Manuvie Dorval est ce bureau de courtage qui a fait l'objet de perquisitions de l'AMF en décembre 2014. L'organisme avait alors des motifs raisonnables de croire que des courtiers de cette succursale ont pu aider des clients à commettre des délits d'initié sur le titre boursier de l'entreprise de poker en ligne Amaya.

Dans les mois qui ont suivi la perquisition, une douzaine de conseillers financiers ont quitté Manuvie Dorval, dont les quatre représentants du litige. La superviseure du bureau, Heather Borelli, a été relevée de ses fonctions le 11 décembre 2014, soit le lendemain des perquisitions, et n'est plus inscrite comme courtier dans l'industrie depuis le 10 mars 2015.

Le 24 avril 2015, c'était au tour de Charbel Youwakim de quitter Manuvie Dorval. Il était vice-président et coactionnaire de 9114-6480 Québec inc., la société qui gère le bureau de Manuvie Dorval et qui fait aujourd'hui l'objet du litige.

Il y a cinq semaines, l'AMF a déposé des accusations de délits d'initié contre le PDG d'Amaya, David Baazov, deux de ses proches (Benjamin Ahdoot et Yoel Altman) et leurs entreprises. L'enquête porte sur des transactions boursières de quelque 20 millions de dollars. Aucun courtier de Manuvie Dorval n'a été visé par ces accusations.

Dans leur requête, les quatre ex-représentants de Manuvie Dorval affirment que la société à numéro « n'a jamais été autorisée à exercer, superviser ou être engagée dans les activités de courtier enregistré puisqu'elle n'a jamais été inscrite auprès de l'AMF ou d'un autre organisme de réglementation [...] tel que l'exige l'article 148 de la Loi sur les valeurs mobilières ».

Manuvie Dorval a longtemps été considérée comme le plus important pourvoyeur de revenus de courtage de Manuvie au Canada. Son modèle d'affaires indépendant, avec une société de gestion comme intermédiaire, est plutôt unique dans le réseau canadien de Manuvie.

UN COURTIER OU NON ?

Actuellement, le seul actionnaire enregistré de la société à numéro, Camille Estephan, a un permis pour vendre seulement des fonds communs. C'est Manuvie qui est enregistrée auprès des autorités et qui assure les services de conformité aux règles de l'industrie.

Nous avons demandé à l'AMF de se prononcer sur le genre de structure d'affaires de l'organisation. « Nous voyons mal comment une firme qui a des droits sur des clients pourrait ne pas être inscrite auprès de l'Autorité, indique le porte-parole Sylvain Théberge, sans commenter ce dossier en particulier.
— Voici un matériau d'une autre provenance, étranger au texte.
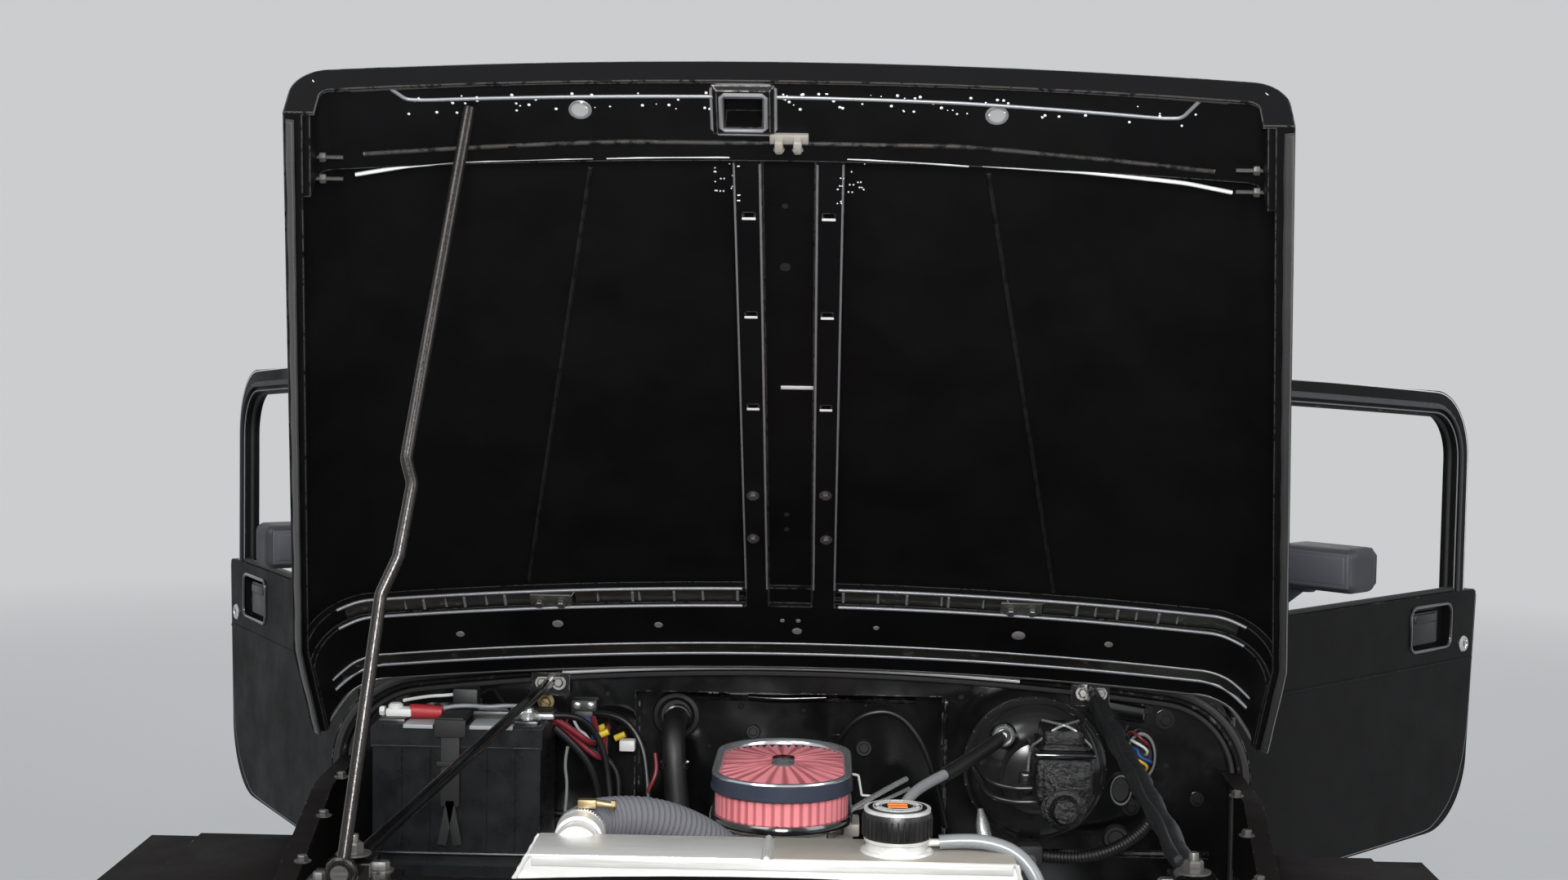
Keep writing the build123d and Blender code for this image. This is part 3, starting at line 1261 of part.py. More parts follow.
def make_shafts():
    """The propeller shafts to both axles."""
    z = tyre_radius + 20
    gap = seat_gap
    front = bar((front_diff_x, front_axle_y + 150, z), (-170, 450, 470), 30)
    rear = bar((0, 560, 480), (0, rear_axle_y - 160, z), 32)
    shafts = front & block(-300, 0, front_axle_y + pinion_long - 5 + gap, 380 - gap, 0, 900)
    shafts += rear & block(-100, 100, 600 + gap, rear_axle_y - pinion_long - 5 - gap, 0, 900)
    parts["propshafts"] = shafts


def build():
    """Makes every node."""
    make_bonnet()
    make_cowl()
    make_floor()
    for name, side in sides:
        make_side(name, side)
        make_door(name, side)
        make_wing(name, side)
        make_knuckle(name, side)
    make_grille()
    make_lamps()
    make_frame()
    make_bumpers()
    make_wheels()
    make_tailgate()
    make_axles()
    make_tie_rod()
    make_suspension()
    make_engine()
    make_air_cleaner()
    make_radiator()
    make_hose()
    make_battery()
    make_booster()
    make_bay_hoses()
    make_braces()
    make_prop()
    make_windscreen()
    make_dash()
    make_steering_wheel()
    make_seats()
    make_roll_bar()
    make_tank_and_exhaust()
    make_shafts()


def place_on_floor():
    """The move that puts the part's frame on the floor at the middle of its bounding box."""
    boxes = [shape.bounding_box() for shape in parts.values()]
    x = (min(b.min.X for b in boxes) + max(b.max.X for b in boxes)) / 2
    y = (min(b.min.Y for b in boxes) + max(b.max.Y for b in boxes)) / 2
    return Pos(-x, -y, 0)


build()
place = place_on_floor()
os.makedirs("parts", exist_ok=True)
for node, shape in parts.items():
    export_step(place * shape, f"parts/{node}.step")
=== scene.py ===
"""Looks of a compact off-road vehicle with its bonnet propped up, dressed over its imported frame."""

import json
import logging
import math
from dataclasses import dataclass
from enum import Enum
from typing import Optional, Sequence

import bmesh
import bpy
from mathutils import Matrix, Vector


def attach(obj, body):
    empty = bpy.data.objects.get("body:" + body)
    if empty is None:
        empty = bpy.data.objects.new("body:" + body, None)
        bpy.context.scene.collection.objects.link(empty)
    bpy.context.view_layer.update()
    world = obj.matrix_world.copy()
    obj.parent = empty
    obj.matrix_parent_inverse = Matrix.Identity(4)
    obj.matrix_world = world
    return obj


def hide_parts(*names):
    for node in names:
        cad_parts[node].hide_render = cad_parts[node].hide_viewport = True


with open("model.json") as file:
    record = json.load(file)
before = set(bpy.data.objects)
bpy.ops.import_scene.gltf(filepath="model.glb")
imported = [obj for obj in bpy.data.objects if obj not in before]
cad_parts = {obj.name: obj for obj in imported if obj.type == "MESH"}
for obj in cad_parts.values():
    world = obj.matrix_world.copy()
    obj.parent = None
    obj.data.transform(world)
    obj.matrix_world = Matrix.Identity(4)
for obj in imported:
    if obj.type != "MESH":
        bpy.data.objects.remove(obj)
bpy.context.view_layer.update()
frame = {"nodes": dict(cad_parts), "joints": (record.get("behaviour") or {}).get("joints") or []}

Point = tuple[float, float, float]
Row = tuple[float, ...]
Bmesh = bmesh.types.BMesh
Socket = bpy.types.NodeSocket
Tree = bpy.types.NodeTree

log = logging.getLogger("vehicle")

UP, FORWARD, REARWARD, ACROSS = (0, 0, 1), (0, -1, 0), (0, 1, 0), (1, 0, 0)


class Side(Enum):
    """The vehicle's two sides, as its driver sees them, with the sign of their X."""

    LEFT = 1
    RIGHT = -1


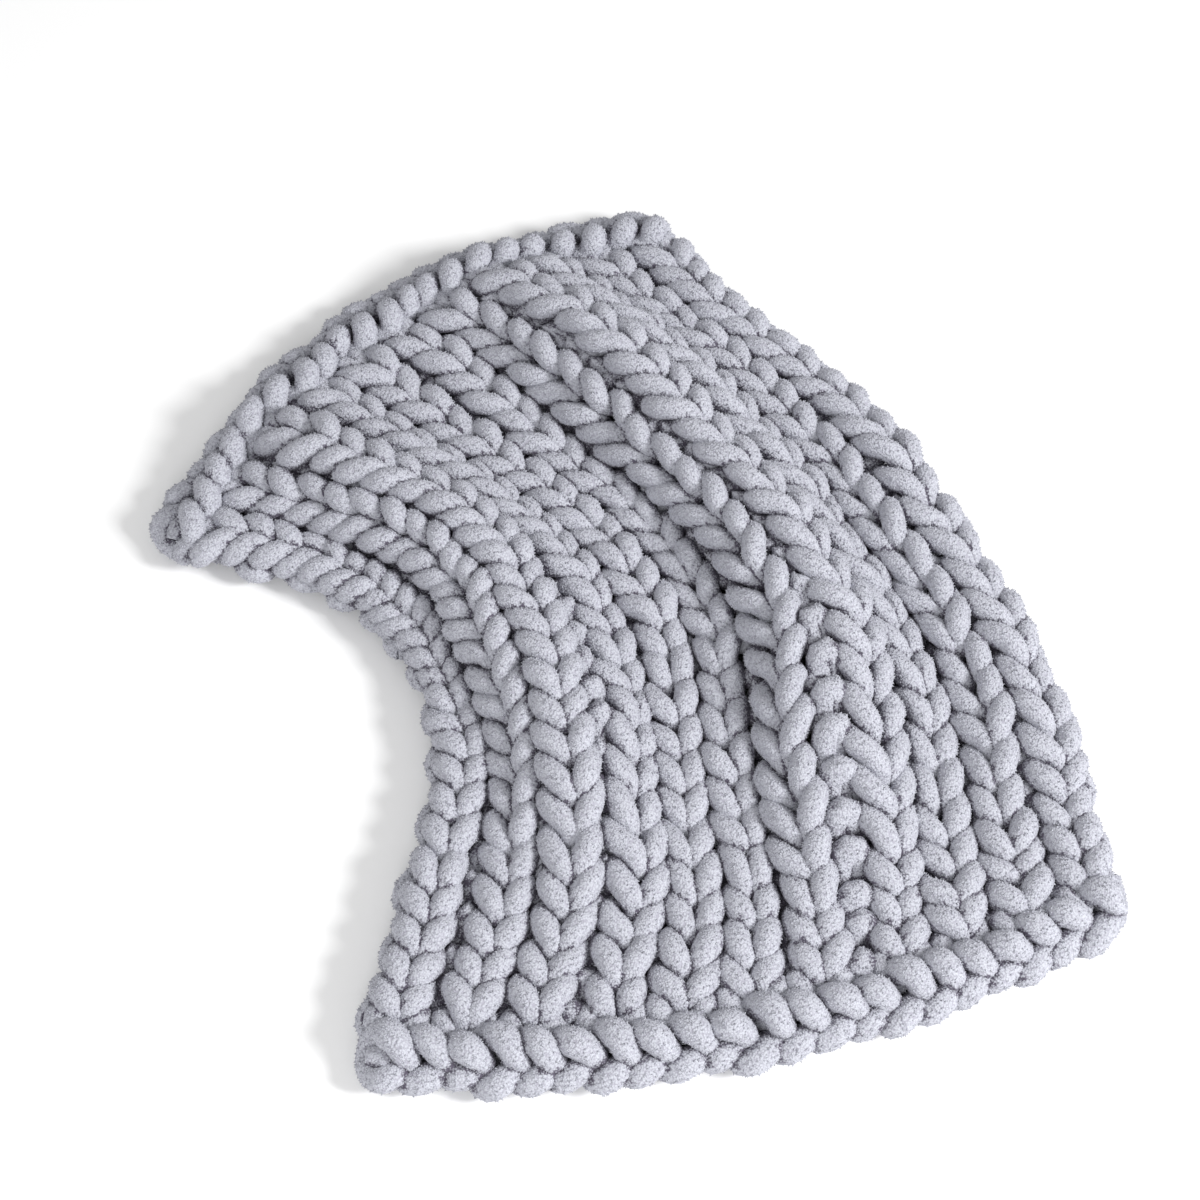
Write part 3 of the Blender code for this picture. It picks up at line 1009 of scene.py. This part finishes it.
class BLANKET_OT_set_stage(bpy.types.Operator):
    """Sets the floor, the soft studio light and the camera"""

    bl_idname = "blanket.set_stage"
    bl_label = "Set Stage"

    def execute(self, context):
        scene = context.scene
        stage = scene.blanket_stage
        mesh = bpy.data.meshes.new("floor")
        corners = [(x * FLOOR_REACH, y * FLOOR_REACH, 0.0) for x, y in ((-1, -1), (1, -1), (1, 1), (-1, 1))]
        mesh.from_pydata(corners, [], [(0, 1, 2, 3)])
        floor = bpy.data.objects.new("floor", mesh)
        scene.collection.objects.link(floor)
        mesh.materials.append(pale_floor(scene.blanket_colours))

        for row, power in zip(LIGHTS, (stage.key_power, stage.fill_power)):
            lamp = dict(zip(LIGHT_COLUMNS, row))
            light = bpy.data.lights.new(lamp["name"], "AREA")
            light.shape = "DISK"
            light.size = lamp["size"]
            light.energy = power
            holder = bpy.data.objects.new(lamp["name"], light)
            holder.location = lamp["place"]
            holder.rotation_euler = Vector(lamp["place"]).to_track_quat("Z", "Y").to_euler()
            scene.collection.objects.link(holder)
        world = bpy.data.worlds.new("studio")
        world.use_nodes = True
        sky = world.node_tree.nodes["Background"]
        sky.inputs["Color"].default_value = linear(SKY_COLOUR)
        sky.inputs["Strength"].default_value = stage.sky
        scene.world = world
        scene.view_settings.view_transform = "Standard"

        lens = bpy.data.cameras.new("camera")
        lens.sensor_width = 36.0
        lens.lens = stage.lens
        camera = bpy.data.objects.new("camera", lens)
        # The camera looks at the point that the lay table is measured from.
        back = Vector((0.0, -math.cos(stage.elevation), math.sin(stage.elevation)))
        camera.location = Vector(-cloth_middle()) + back * stage.distance
        camera.rotation_euler = back.to_track_quat("Z", "Y").to_euler()
        scene.collection.objects.link(camera)
        scene.camera = camera
        return {"FINISHED"}


class BLANKET_PT_sidebar(bpy.types.Panel):
    """Lists the blanket's steps and sizes"""

    bl_idname = "BLANKET_PT_sidebar"
    bl_label = "Chunky Knit Blanket"
    bl_space_type = "VIEW_3D"
    bl_region_type = "UI"
    bl_category = "Blanket"

    def draw(self, context):
        layout = self.layout
        for step in STEPS:
            layout.operator(step.bl_idname)
        for name, settings in SETTINGS.items():
            box = layout.box()
            group = getattr(context.scene, name)
            for value in settings.__annotations__:
                box.prop(group, value)


STEPS = (BLANKET_OT_knit_courses, BLANKET_OT_bind_hems, BLANKET_OT_set_stage)
SETTINGS = {
    "blanket_chenille": ChenilleSettings,
    "blanket_knit": KnitSettings,
    "blanket_colours": ColourSettings,
    "blanket_stage": StageSettings,
}


def register():
    """Makes the blanket's settings, steps and panel known to Blender."""
    for kind in (*SETTINGS.values(), *STEPS, BLANKET_PT_sidebar):
        bpy.utils.register_class(kind)
    for name, settings in SETTINGS.items():
        setattr(bpy.types.Scene, name, PointerProperty(type=settings))


def unregister():
    """Takes the blanket's settings, steps and panel out of Blender again."""
    for name in SETTINGS:
        delattr(bpy.types.Scene, name)
    for kind in reversed((*SETTINGS.values(), *STEPS, BLANKET_PT_sidebar)):
        bpy.utils.unregister_class(kind)


def main():
    """Makes the blanket and its stage step by step."""
    register()
    bpy.ops.blanket.knit_courses()
    bpy.ops.blanket.bind_hems()
    bpy.ops.blanket.set_stage()


if __name__ == "__main__":
    main()
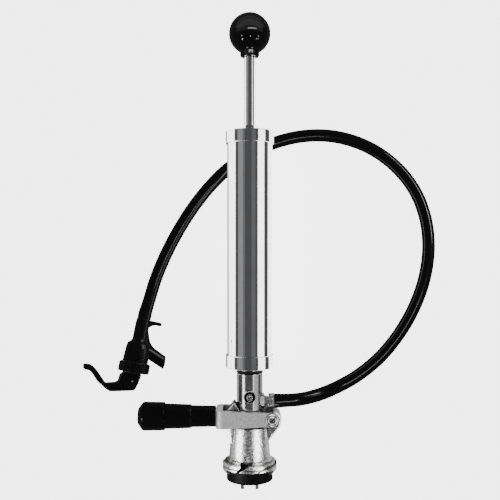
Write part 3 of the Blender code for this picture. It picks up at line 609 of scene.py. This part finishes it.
def add_body_seal(looks):
    seal = [(19.5, 14.0, 0.3), (19.5, 3.6, 1.4), (15.0, 3.4, 0.5), (14.6, 4.0, 0.3), (13.6, 4.0, 0.3),
            (13.2, 3.4, 0.3), (11.4, 3.4, 0.5), (11.4, 14.0)]
    finish(turned("body_seal_ring", seal, steps=128), "body_seal", "coupler",
           looks["rubber"])


# ---------------------------------------------------------------- lever and grip

def add_fork(looks):
    out, inside, tip = 16.5, 12.6, PIVOT[0] + 8.0
    plan = [(tip, out), (-28.3, out, 6.0), (-28.3, -out, 6.0), (tip, -out), (tip, -inside),
            (-22.8, -inside, 3.0), (-22.8, inside, 3.0), (tip, inside)]
    fork = prism("lever_fork_casting", plan, -12.0, 12.0, at(HANDLE, Matrix.Rotation(math.pi / 2, 4, "X")))
    side = [(-30.0, 63.6), (-30.0, 49.2), (-22.0, 49.2)]
    side += arc(PIVOT[0], PIVOT[1], 5.5, -95, 85, 32)
    side += [(-22.0, 63.6)]
    combine(fork, "INTERSECT", [prism("side", side, -20.0, 20.0)])
    cut(fork, rod("pivot_hole", 2.3, -20.0, 20.0, at(PIVOT)),
        rod("cam_hole", 2.55, -16.0, 16.0, at(HANDLE)),
        rod("stem_hole", 5.6, -32.0, -20.0, at(HANDLE, ALONG_X)))
    soften(fork, 0.7, 3)
    for flip in SIDES.values():
        ring = [(5.6, 18.0), (5.6, 15.6, 0.3), (5.0, 15.6, 0.3), (5.0, 18.0)]
        cut(fork, turned("groove", ring, at(PIVOT, Matrix.Rotation(flip, 4, "X")), steps=64))
    finish(fork, "lever_fork", "lever", looks["fork"])


def add_pins(looks):
    pin = [(0, 15.7), (2.25, 15.7, 0.4), (2.25, 8.9, 0.3), (0, 8.9)]
    screw = [(0, 18.4), (2.1, 17.65, 0.2), (2.3, 17.6), (2.65, 18.5, 0.1), (3.55, 18.1, 0.2),
             (3.6, 16.9), (4.15, 16.9), (4.2, 17.5, 0.1), (5.15, 17.1, 0.2), (5.15, 16.7),
             (2.0, 16.7), (2.0, 5.0, 0.4), (0, 5.0)]
    for name, flip in SIDES.items():
        turn = Matrix.Rotation(flip, 4, "X")
        finish(turned("cam_pin_%s_dowel" % name, pin, at(HANDLE, turn), False, 48), "cam_pin_" + name,
               "lever", looks["steel"])
        head = turned("pivot_screw_%s_head" % name, screw, at(PIVOT, turn), False, 64)
        arms = []
        for quarter in (45, 135):
            spin = Matrix.Rotation(math.radians(quarter), 4, "Z")
            arms.append(block("arm", (-2.0, -0.5, 16.9), (2.0, 0.5, 20.0), at(PIVOT, turn @ spin)))
        cut(head, *arms)
        soften(head, 0.12, 2)
        finish(head, "pivot_screw_" + name, "coupler", looks["screw"])


def add_grip(looks):
    place = at(HANDLE, ALONG_X)
    sleeve = [(8.75, -28.6, 0.6), (9.15, -49.3, 0.4), (9.95, -49.7, 0.4), (10.6, -71.5, 0.3), (7.0, -71.5),
              (7.0, -34.0), (5.6, -34.0), (5.6, -28.6)]
    finish(turned("grip_sleeve_moulding", sleeve, place), "grip_sleeve", "grip",
           looks["grip"])
    cap = [(0, -87.4), (3.3, -87.4), (3.3, -80.0), (7.3, -80.0), (7.3, -71.8), (11.8, -71.8, 0.4),
           (12.15, -90.2, 3.2), (6.6, -94.3, 2.0), (0, -94.6)]
    finish(turned("grip_end_cap_moulding", cap, place, False), "grip_end_cap", "grip",
           looks["grip"])


# ---------------------------------------------------------------- faucet

def add_faucet_body(looks):
    profile = [(0, 45.0), (5.0, 45.0, 0.5), (5.0, 42.3), (5.9, 42.3, 0.5), (6.1, 38.0, 1.0),
               (6.3, 24.5, 1.5), (7.3, 22.4, 0.8), (9.6, 20.6, 1.6), (10.3, 17.0, 2.0), (11.05, 4.9, 0.2),
               (10.2, 4.9), (10.2, -1.0), (0, -1.0)]
    body = turned("faucet_body_moulding", profile, closed=False)
    spout_way = at((25.0, 8.3, 0)) @ Matrix.Rotation(math.radians(-23.0), 4, "Z") @ ALONG_X
    spout = rod("spout", 5.3, -20.0, 4.0, spout_way, 64)
    web = [(5.0, 33.5), (6.6, 31.0, 3.0), (7.9, 26.5, 4.0), (9.3, 23.7, 4.0), (11.5, 21.0, 4.0),
           (14.2, 18.9, 4.0), (19.0, 16.7, 4.0), (22.5, 14.9), (20.0, 9.5), (8.0, 12.0)]
    hook = [(4.5, 41.6), (14.0, 41.4, 1.0), (16.1, 40.8, 1.3), (16.0, 39.0, 1.3), (13.6, 38.8, 1.5),
            (11.6, 39.2, 2.0), (8.4, 38.0, 2.0), (5.0, 35.5)]
    catch = prism("hook", hook, -2.6, 2.6)
    swell(catch, 0.5)
    join(body, spout, prism("web", web, -2.6, 2.6), catch)
    cut(body, block("mouth_plane", (25.0, -10.0, -10.0), (40.0, 25.0, 10.0)),
        rod("chamber", 8.2, -2.0, 16.5), rod("inlet", 3.2, 10.0, 46.0),
        rod("spout_bore", 3.9, -18.0, 6.0, spout_way))
    soften(body, 0.5, 3)
    finish(body, "faucet_body", "pump", looks["faucet"], FAUCET)


def add_faucet_nut(looks):
    profile = [(12.6, 4.5, 0.5), (12.9, -4.2, 0.5), (2.6, -4.5), (2.6, -1.4), (10.5, -1.4), (10.5, 4.5)]
    nut = turned("faucet_nut_ring", profile)
    rib = [(11.4, -3.9), (13.4, -3.9, 0.5), (13.4, 3.8, 0.5), (11.4, 3.8)]
    ribs = []
    for i in range(12):
        ribs.append(prism("rib", rib, -1.1, 1.1, Matrix.Rotation(math.radians(30 * i), 4, "Y")))
    join(nut, *ribs)
    soften(nut, 0.35, 2)
    finish(nut, "faucet_nut", "pump", looks["faucet"], FAUCET)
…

Cela dit, une meilleure connaissance des enjeux rattachés au cas permettrait d'offrir une réponse plus précise ».

Joint au téléphone, l'avocat de la société à numéro, Laurent Debrun, souligne que ce litige n'a rien à voir avec l'affaire Amaya. « C'est une réclamation contractuelle de mes clients contre les ex-conseillers. Ils devaient payer un montant en quittant et ils ont refusé de le faire », dit l'avocat.

L'entreprise est-elle un courtier ? « 9114 n'est pas un courtier, mais une compagnie de gestion de la succursale », a dit MDebrun, qui ne veut pas débattre les droits que peut avoir ou non 9114-6480 Québec inc. sur des clients en valeurs mobilières, puisque le dossier est en arbitrage.

L'avocate des quatre représentants, Karen Rogers, n'a pas voulu faire de commentaires sur l'affaire, pas plus que le porte-parole de Manuvie, Graeme Harris.